Through baseball (although not too much!), finance, media, and religion, Christopher Beha traces the passing of the torch from the old establishment to the new meritocracy, exploring how each generation’s failure helped land us where we are today.

by Christopher Beha
Tin House, May 2020

The day Sam Waxworth arrives in New York to write for the Interviewer, a street-corner preacher declares that the world is coming to an end. A data journalist and recent media celebrity―he correctly forecasted every outcome of the 2008 election―Sam knows a few things about predicting the future. But when projection meets reality, things turn complicated. Sam’s assigned a profile of disgraced political columnist Frank Doyle, a liberal lion turned neocon Iraq-war apologist and author of the great works of baseball lore that first sparked Sam’s love of the game (books he now views as childish myth-making to be crushed with his empirical hammer). But Doyle is convincing in person, charming and intelligent. Sam takes a liking to him, and to his daughter, Margo, with whom Sam becomes involved―just as his wife, Lucy, arrives from Wisconsin.
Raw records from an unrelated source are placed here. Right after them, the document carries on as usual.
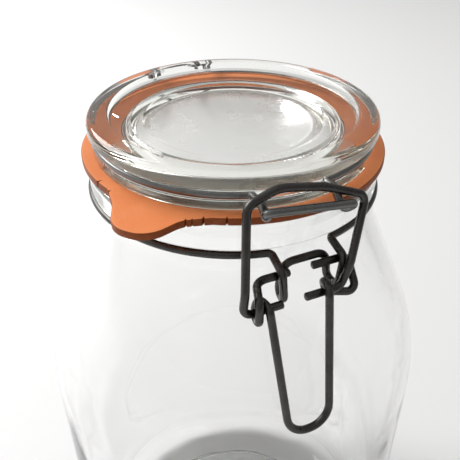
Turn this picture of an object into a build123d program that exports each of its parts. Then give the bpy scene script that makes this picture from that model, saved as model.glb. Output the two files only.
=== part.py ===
from build123d import *
import os
from math import asin, cos, radians, sin, sqrt

# Clip-top glass storage jar, about four litres: a round glass jar and lid, a rubber ring
# between them, and a wire closure made of four bent wires.
# Origin: centre of the resting face. +Z is up, the closure is on the -Y side and the hinge on +Y.

# ---- driving dimensions, mm ------------------------------------------------------------
LID_TOP = 275.0  # overall height of the closed jar
LID_R = 52.0  # outer radius of the lid's rim
BODY_R = 79.2  # outer radius of the jar's round body
WALL = 4.2  # glass thickness of the body
MOUTH_R = 43.6  # radius of the mouth
WIRE = 2.7  # wire diameter of all four wires
FIT = 0.1  # play between a wire and the glass groove it sits in

# heights that the lid, ring and neck share
FLANGE_Z = LID_TOP - 12.9  # underside of the lid's flange, where it presses on the rubber ring
RING_THICK = 2.5
SEAL_GAP = 0.2  # the ring stands this far off the jar's seat, so that the two never overlap
SEAT_Z = FLANGE_Z - RING_THICK - SEAL_GAP  # top face of the jar's neck

# jar
BASE_R = 60.0  # outer radius of the ring that the jar stands on
HEEL = 19.0  # outer rounding between wall and base
FLOOR_Z = 8.0  # top of the glass floor
PUNT = 3.0  # how far the middle of the base is raised
COLLAR_R = 53.3
GROOVE_R = 51.45  # neck groove behind the neck wire
NECK_Z = SEAT_Z - 18.4  # where the neck starts to widen into the shoulder
SHOULDER_Z = SEAT_Z - 81.0  # where the shoulder's cone would meet the straight wall
SHOULDER_ROUND = 85.0

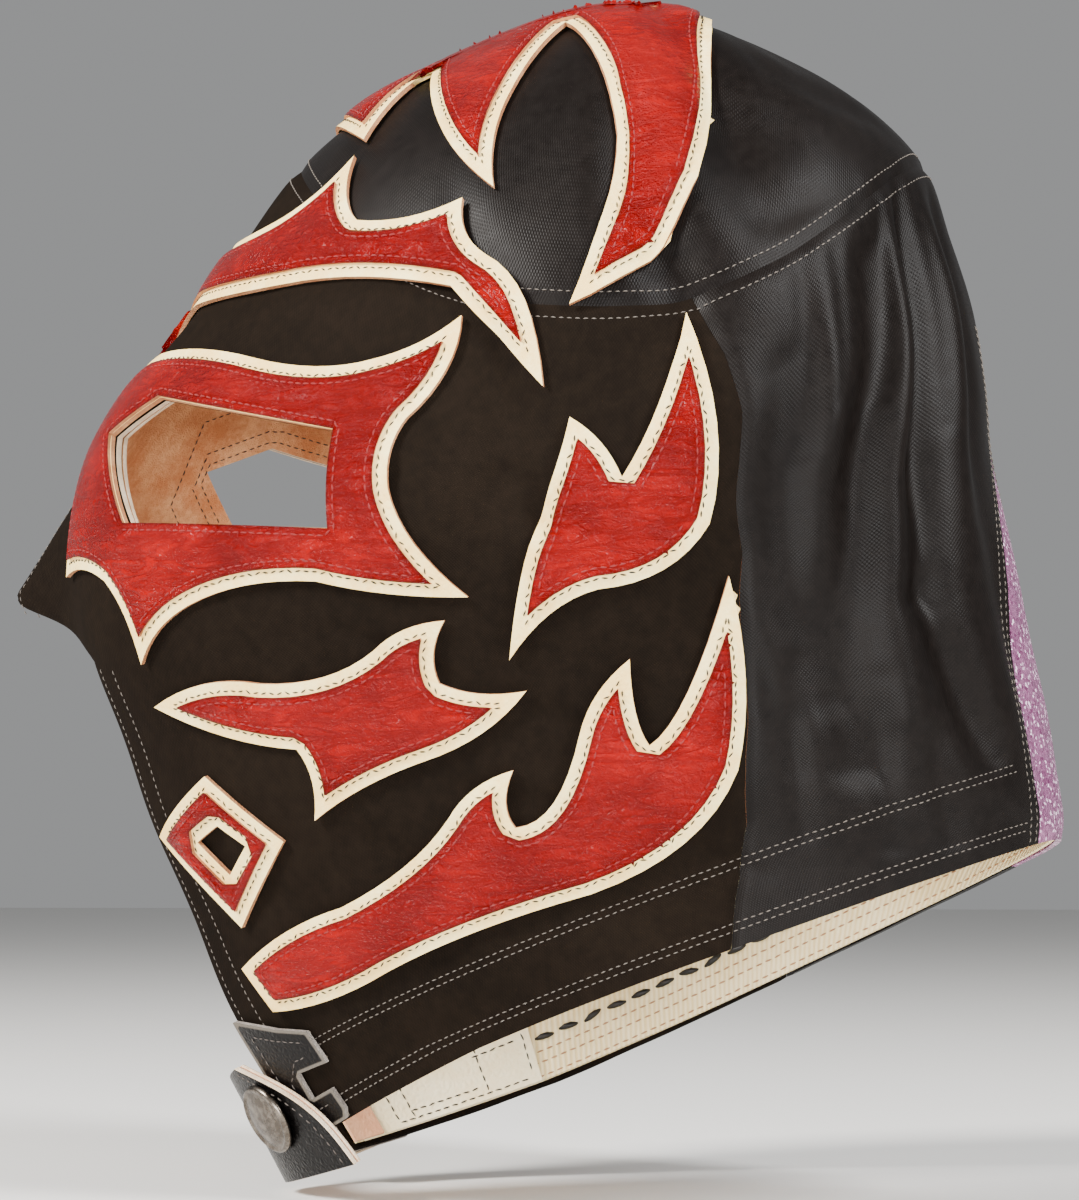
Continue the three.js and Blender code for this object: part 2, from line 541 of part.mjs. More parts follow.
// Gore of glitter cloth let into the back, and the back panels on each side of it
const goreOutline = outlinePoints(GORE.outline);
const backHalf = layer(CROWN_SEAM + SECTION_GAP, HEM, SIDE_SEAM + COLUMN_GAP, MID_BACK, -FABRIC_WALL, 0);
const backWhole = backHalf.add(backHalf.mirror([1, 0, 0]));
addPiece("back_gore", toGeometry(backWhole.intersect(prism(GORE, goreOutline))), GLITTER);
const aroundGore = backWhole.subtract(prism(GORE, goreOutline)).subtract(rim(GORE, goreOutline, LAYER_GAP));
addPiece("back_panel_left", toGeometry(aroundGore.intersect(LEFT)), LYCRA);
addPiece("back_panel_right", toGeometry(aroundGore.intersect(LEFT.mirror([1, 0, 0]))), LYCRA);

// Flames: a pale leather backing with the red leather on it, on the face, the crown and the sides
const borderFoot = LAYER_GAP;
const flameFoot = borderFoot + BORDER_WALL + LAYER_GAP;
const borderLayer = layer(0, HEM, 0, MID_BACK, borderFoot, borderFoot + BORDER_WALL).intersect(LEFT);
const flameLayer = layer(0, HEM, 0, MID_BACK, flameFoot, flameFoot + FLAME_WALL).intersect(LEFT);
for (const flame of FLAMES) {
  const outline = outlinePoints(flame.outline);
  const hole = flame.hole ? outlinePoints(flame.hole) : null;
  const border = prism(flame, outline, hole ? [hole] : []);
  let red = border.subtract(rim(flame, outline, BORDER));
  if (flame.holeBorder > 0) red = red.subtract(rim(flame, hole, flame.holeBorder));
  addPair(flame.name + "_border", borderLayer.intersect(border), CREAM_LEATHER);
  addPair(flame.name, flameLayer.intersect(red), RED_LEATHER);
}

// Zigzag leather patches at the front corners of the hem, under the strap
addPair("chin_patch", borderLayer.intersect(prism(CHIN_PATCH, outlinePoints(CHIN_PATCH.outline))), BLACK_LEATHER);

// White leather that holds the strap's root, inside the hem on the wearer's right
const rootInner = liningTop - LINING_WALL - 2 * LAYER_GAP;
const rootPatch = layer(STRAP_TOP, HEM, columnOf(ROOT_PATCH_FRONT), columnOf(ROOT_PATCH_BACK), rootInner - LINING_WALL, rootInner);
addPiece("strap_root_patch", toGeometry(rootPatch), WHITE_LEATHER, -1);

// Chin strap: its place at a share down its width and along its length
function strapPlace(down, along) {
  const end = STRAP_END - STRAP_END_ROUND * (1 - down) ** 3;
  const foot = THREE.MathUtils.lerp(STRAP_ROOT_FOOT, STRAP_FOOT, along ** 1.5);
  return {
    angle: THREE.MathUtils.lerp(STRAP_ROOT, end, along),
    section: THREE.MathUtils.lerp(STRAP_TOP, foot, down),
  };
}
function strapPoint(down, along, height) {
  const { angle, section } = strapPlace(down, along);
  return formPoint(angle, section).addScaledVector(surfaceNormal(formPoint, angle, section), height);
}
const shares = (count) => Array.from({ length: count + 1 }, (_, i) => i / count);
const strapLiningFoot = borderFoot + BORDER_WALL + STRAP_SEAT;
const strapFoot = strapLiningFoot + STRAP_LINING_WALL + LAYER_GAP;
const strapTop = strapFoot + STRAP_WALL;
const strapLining = sheet(shares(4), shares(10), strapLiningFoot, strapFoot - LAYER_GAP, strapPoint);
const strap = sheet(shares(4), shares(10), strapFoot, strapTop, strapPoint);
addPiece("chin_strap_lining", toGeometry(strapLining), CREAM_LEATHER);
addPiece("chin_strap", toGeometry(strap), BLACK_LEATHER);

// Snap cap on the strap's end: a shallow dome with a raised rim
function snapCap() {
  const profile = [
    [0, 0], [1, 0], [1.03, 0.3], [0.98, 0.7], [0.9, 0.75], [0.84, 0.6], [0.5, 0.92], [0, 1],
  ].map(([radius, height]) => new THREE.Vector2(radius * SNAP_RADIUS, height * SNAP_HEIGHT));
  const dome = new THREE.LatheGeometry(profile, 20);
  const normal = surfaceNormal(formPoint, SNAP_ANGLE, SNAP_SECTION);
  const seat = formPoint(SNAP_ANGLE, SNAP_SECTION).addScaledVector(normal, strapTop + LAYER_GAP);
  dome.applyQuaternion(new THREE.Quaternion().setFromUnitVectors(new THREE.Vector3(0, 1, 0), normal));
  return toSolid(dome.translate(seat.x, seat.y, seat.z));
}
addPiece("snap_cap", toGeometry(snapCap()), PEWTER);

export default mask;
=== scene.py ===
# %% [markdown]
# # A wrestler's mask of stretch cloth and leather
# This lesson dresses a measured model of a full-head mask. The real one is sewn from black stretch cloth, lined
# with suede, and covered with red leather flames on cream leather. Every layer follows one form, so the lesson
# first writes that form down as a function, and then lays cloth, leather and thread on it.

import math

import bpy
import numpy as np
from mathutils import Matrix, Vector, geometry
from mathutils.bvhtree import BVHTree


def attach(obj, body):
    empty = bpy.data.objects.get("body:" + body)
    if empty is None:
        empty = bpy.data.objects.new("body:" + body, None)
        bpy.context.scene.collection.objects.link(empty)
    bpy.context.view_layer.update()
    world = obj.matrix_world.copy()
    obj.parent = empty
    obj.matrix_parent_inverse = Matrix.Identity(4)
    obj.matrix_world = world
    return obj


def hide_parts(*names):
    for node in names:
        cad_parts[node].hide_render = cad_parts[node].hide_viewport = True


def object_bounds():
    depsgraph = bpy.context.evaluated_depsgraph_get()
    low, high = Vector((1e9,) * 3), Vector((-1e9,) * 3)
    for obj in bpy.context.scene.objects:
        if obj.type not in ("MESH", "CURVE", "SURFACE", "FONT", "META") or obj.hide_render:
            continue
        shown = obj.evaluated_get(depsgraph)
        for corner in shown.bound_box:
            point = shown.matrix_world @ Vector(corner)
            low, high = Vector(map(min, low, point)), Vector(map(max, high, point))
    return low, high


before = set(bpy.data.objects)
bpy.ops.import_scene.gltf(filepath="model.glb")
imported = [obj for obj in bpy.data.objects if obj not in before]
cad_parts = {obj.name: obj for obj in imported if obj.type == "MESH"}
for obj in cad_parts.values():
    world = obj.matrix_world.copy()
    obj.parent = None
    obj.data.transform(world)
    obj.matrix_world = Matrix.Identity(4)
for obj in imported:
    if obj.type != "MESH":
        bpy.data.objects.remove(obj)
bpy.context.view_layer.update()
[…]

It’s a precarious moment for the Doyle family. Kit, the matriarch, lost her investment bank to the financial crisis; Eddie, their son, hasn’t been the same since his second combat tour in Iraq; Eddie’s best friend from childhood, the fantastically successful hedge funder Justin Price, is starting to see cracks in his spotless public image. So while the end of the world might not be arriving, Beha’s characters appear to be headed for apocalypses of their own making.

Christopher Beha is the Executive Editor of Harper’s Magazine. He is the author of a memoir, The Whole Five Feet, and the novels Arts & Entertainments and What Happened to Sophie Wilder. His writing has appeared in the New Yorker, Esquire, the New York Times Book Review, and the London Review of Books, among other publications.